I have some text with phrases containing numbers, followed by a number of symbols. I want to extract them, for example, numbers followed by percentages. Using kwic function from quanteda package seems to work for numbers as regular expressions ("\\d{1,}"
for example).
Nevertheless, I don't find how to extract it followed by a percentage sign, using quanteda.
The following text might serve as a text example:
Thirteen (7%) of 187 patients acquired C. difficile in ICU-1, 9 (36%) of 25 on ICU-2 and 3 (5.9%) of 51 patients in BU. Eight (32%) developed diarrhoea attributable only to C. difficile and/ or toxin, and the remaining 17 (68%) were asymptomat- ic: none had pseudomembranous colitis.
The reason is that when you call kwic()
on a corpus or character object directly, it passes some arguments to tokens()
that affect how the tokenization occurs, prior to the keywords-in-context analysis. (This is documented in the ...
parameter in ?kwic
.)
The default tokenisation in quanteda uses the stringi word boundary definitions, so that:
tokens("Thirteen (7%) of 187")
# tokens from 1 document.
# text1 :
# [1] "Thirteen" "(" "7" "%" ")" "of" "187"

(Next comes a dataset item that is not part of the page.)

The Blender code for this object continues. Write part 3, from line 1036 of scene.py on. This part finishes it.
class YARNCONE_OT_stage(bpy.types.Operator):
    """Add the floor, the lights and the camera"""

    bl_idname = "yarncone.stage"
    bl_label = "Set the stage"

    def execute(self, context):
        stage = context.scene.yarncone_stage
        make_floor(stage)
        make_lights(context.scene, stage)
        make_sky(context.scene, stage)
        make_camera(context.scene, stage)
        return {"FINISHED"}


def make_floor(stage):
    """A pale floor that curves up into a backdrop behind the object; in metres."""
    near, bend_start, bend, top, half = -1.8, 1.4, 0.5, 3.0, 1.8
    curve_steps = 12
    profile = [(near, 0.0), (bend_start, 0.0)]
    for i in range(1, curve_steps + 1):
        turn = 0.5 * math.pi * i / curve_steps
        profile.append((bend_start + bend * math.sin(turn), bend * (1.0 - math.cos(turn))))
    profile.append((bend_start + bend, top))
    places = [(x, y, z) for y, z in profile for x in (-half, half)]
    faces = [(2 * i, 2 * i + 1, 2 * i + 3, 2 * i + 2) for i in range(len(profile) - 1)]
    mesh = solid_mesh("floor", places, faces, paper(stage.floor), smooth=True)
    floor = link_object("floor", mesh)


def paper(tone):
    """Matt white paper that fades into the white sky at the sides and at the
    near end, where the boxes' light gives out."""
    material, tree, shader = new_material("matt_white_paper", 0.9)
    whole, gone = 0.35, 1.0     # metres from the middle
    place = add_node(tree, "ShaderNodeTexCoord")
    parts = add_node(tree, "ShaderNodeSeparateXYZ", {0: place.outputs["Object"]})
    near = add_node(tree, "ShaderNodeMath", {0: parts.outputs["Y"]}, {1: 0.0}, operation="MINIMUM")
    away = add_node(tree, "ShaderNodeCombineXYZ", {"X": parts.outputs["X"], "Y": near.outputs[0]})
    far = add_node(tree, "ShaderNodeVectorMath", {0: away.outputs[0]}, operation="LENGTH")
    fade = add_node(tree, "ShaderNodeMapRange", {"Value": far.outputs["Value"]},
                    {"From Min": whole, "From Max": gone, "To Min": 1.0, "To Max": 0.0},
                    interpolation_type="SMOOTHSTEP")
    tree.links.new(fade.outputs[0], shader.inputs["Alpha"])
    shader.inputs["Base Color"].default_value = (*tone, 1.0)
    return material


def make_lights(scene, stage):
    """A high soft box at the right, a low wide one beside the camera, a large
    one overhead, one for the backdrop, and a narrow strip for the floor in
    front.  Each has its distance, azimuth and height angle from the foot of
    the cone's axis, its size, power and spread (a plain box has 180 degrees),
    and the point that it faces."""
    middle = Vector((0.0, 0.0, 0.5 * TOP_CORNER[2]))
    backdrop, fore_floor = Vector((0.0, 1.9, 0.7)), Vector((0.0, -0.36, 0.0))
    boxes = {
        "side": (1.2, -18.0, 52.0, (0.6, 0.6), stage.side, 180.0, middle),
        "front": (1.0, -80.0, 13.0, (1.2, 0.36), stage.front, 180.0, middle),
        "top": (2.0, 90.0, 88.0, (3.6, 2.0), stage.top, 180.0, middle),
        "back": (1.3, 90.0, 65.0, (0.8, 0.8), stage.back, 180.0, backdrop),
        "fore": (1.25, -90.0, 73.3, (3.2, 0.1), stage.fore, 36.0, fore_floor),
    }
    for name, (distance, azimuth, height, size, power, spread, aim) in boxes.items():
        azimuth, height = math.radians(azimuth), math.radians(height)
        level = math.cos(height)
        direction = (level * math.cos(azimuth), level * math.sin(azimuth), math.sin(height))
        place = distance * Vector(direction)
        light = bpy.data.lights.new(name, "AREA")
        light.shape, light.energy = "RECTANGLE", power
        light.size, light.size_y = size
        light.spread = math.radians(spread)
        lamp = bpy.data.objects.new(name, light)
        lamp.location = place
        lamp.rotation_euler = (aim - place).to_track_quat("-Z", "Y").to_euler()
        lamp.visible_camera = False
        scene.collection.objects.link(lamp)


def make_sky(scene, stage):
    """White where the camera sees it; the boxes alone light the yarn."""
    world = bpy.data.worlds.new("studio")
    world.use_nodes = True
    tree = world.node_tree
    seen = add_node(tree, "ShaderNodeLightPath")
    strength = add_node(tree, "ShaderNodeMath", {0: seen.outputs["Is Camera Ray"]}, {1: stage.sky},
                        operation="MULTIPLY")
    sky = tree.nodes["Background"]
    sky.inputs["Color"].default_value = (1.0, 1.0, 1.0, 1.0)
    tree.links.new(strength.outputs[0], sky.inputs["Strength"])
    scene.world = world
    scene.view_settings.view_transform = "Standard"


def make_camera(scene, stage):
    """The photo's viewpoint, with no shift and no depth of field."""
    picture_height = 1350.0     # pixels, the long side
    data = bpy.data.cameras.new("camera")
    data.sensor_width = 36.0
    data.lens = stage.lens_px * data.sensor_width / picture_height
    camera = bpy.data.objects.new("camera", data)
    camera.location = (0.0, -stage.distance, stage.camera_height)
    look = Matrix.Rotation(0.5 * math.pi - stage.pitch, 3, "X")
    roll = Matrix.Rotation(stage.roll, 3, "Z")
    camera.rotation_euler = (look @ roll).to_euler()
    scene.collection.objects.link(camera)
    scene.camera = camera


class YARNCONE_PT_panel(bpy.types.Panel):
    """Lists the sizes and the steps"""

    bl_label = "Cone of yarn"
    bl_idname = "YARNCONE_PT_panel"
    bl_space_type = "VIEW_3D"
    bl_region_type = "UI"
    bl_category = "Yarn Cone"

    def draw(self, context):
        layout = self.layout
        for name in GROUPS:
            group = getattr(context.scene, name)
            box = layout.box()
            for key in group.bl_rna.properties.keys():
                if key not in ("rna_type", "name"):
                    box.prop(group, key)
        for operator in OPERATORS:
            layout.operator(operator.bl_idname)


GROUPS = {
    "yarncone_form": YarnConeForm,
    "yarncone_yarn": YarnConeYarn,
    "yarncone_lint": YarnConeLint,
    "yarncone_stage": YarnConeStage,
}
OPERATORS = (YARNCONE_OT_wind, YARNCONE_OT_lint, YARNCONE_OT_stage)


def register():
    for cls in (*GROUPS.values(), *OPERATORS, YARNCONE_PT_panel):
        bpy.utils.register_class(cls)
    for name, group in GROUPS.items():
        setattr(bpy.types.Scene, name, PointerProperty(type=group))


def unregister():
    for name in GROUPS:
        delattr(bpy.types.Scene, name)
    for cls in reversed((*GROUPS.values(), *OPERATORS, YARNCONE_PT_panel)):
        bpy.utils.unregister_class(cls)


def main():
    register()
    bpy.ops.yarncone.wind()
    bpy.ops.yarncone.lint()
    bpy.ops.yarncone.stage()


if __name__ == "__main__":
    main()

If you want to use a simpler, whitespace tokeniser, this can be accomplished using:
tokens("Thirteen (7%) of 187", what = "fasterword")
# tokens from 1 document.
# text1 :
# [1] "Thirteen" "(7%)" "of" "187"
So, the way to use this as you are wanting in kwic()
would be:
kwic(s, "\\d+%", valuetype = "regex", what = "fasterword")
# [text1, 2] Thirteen | (7%) | of 187 patients acquired C.
# [text1, 12] C. difficile in ICU-1, 9 | (36%) | of 25 on ICU-2 and
# [text1, 19] 25 on ICU-2 and 3 | (5.9%) | of 51 patients in BU.
# [text1, 26] 51 patients in BU. Eight | (32%) | developed diarrhoea attributable only to
# [text1, 41] toxin, and the remaining 17 | (68%) | were asymptomat- ic: none had
Otherwise, you need to wrap the regex in a phrase()
function, and separate the elements by whitespace:
kwic(s, phrase("\\d+ %"), valuetype = "regex")
# [text1, 3:4] Thirteen( | 7 % | ) of 187 patients acquired
# [text1, 18:19] in ICU-1, 9( | 36 % | ) of 25 on ICU-2
# [text1, 28:29] on ICU-2 and 3( | 5.9 % | ) of 51 patients in
# [text1, 39:40] in BU. Eight( | 32 % | ) developed diarrhoea attributable only
# [text1, 60:61] and the remaining 17( | 68 % | ) were asymptomat- ic
This behaviour might take a bit of getting used to, but it's the best way of ensuring complete user control over searching for multi-token sequences, rather than implementing a single way of determining what should be the elements of a multi-token sequence when the inputs have yet to be tokenised.